The reader will see a picture emerge in the portrayal of buildings of various typologies, from residences to sacred spaces. The automobile industry, state government, and Michigan State University served as the economic drivers when the mid-Michigan area expanded enormously in the growing optimism and increasing economic prosperity after World War II. Government, professional associations, and private industry sought an architectural style that spoke to forward looking, progressive ideals. Smaller businesses picked a Prairie style that made people feel comfortable. Modernist houses reflected the increasingly informal American lifestyle rooted in the automobile culture.
With a detailed narrative discussing more than 130 buildings and enriched by 150 illustrations, the text comprising "Mid-Michigan Modern: From Frank Lloyd Wright to Googie" is a vibrant start at reclaiming the history of mid-Michigan modernist architecture.
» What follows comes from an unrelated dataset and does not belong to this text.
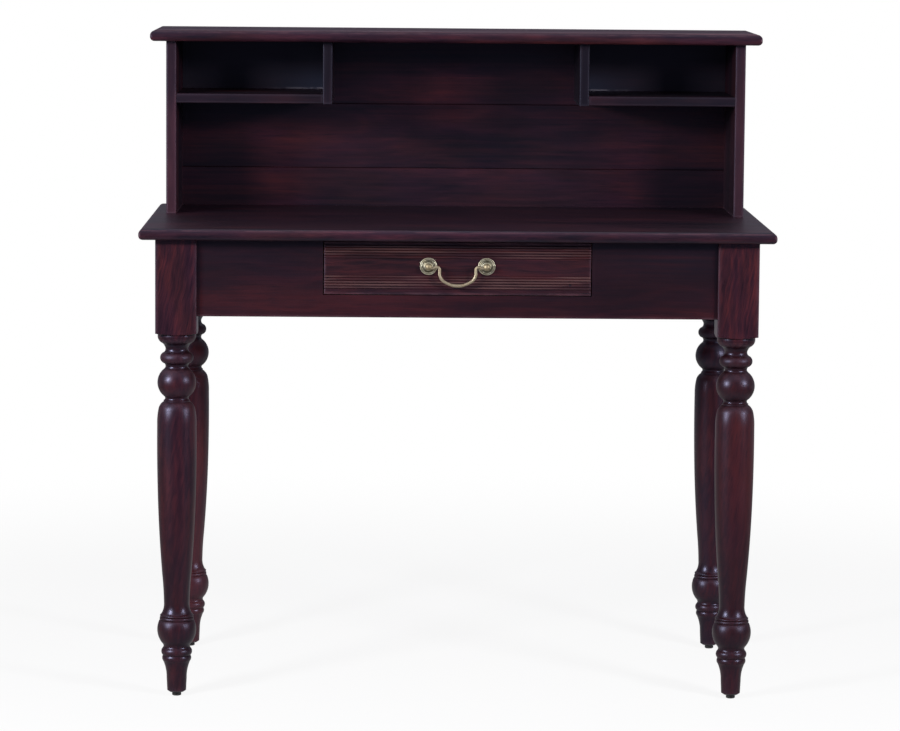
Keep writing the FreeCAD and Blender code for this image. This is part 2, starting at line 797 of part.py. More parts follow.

Critique: Profusely illustrated in both color and black/white, "Mid-Michigan Modern: From Frank Lloyd Wright to Googie" is an exceptionally informative, and impressively presented study that will be a welcome addition to professional, community, college, and university library American Architectural History collections. It should be noted for the personal reading lists of architectural students, academia, architectural historians, professional architects, and non- specialist general readers with an interest in the subject that "Mid-Michigan Modern: From Frank Lloyd Wright to Googie" is also readily available in a paperback edition (9781611862171, $38.98).
Editorial Note: Susan J. Bandes is professor emerita of art history at Michigan State University and director of museum studies. She also served as director of the Kresge Art Museum from 1986 to 2010.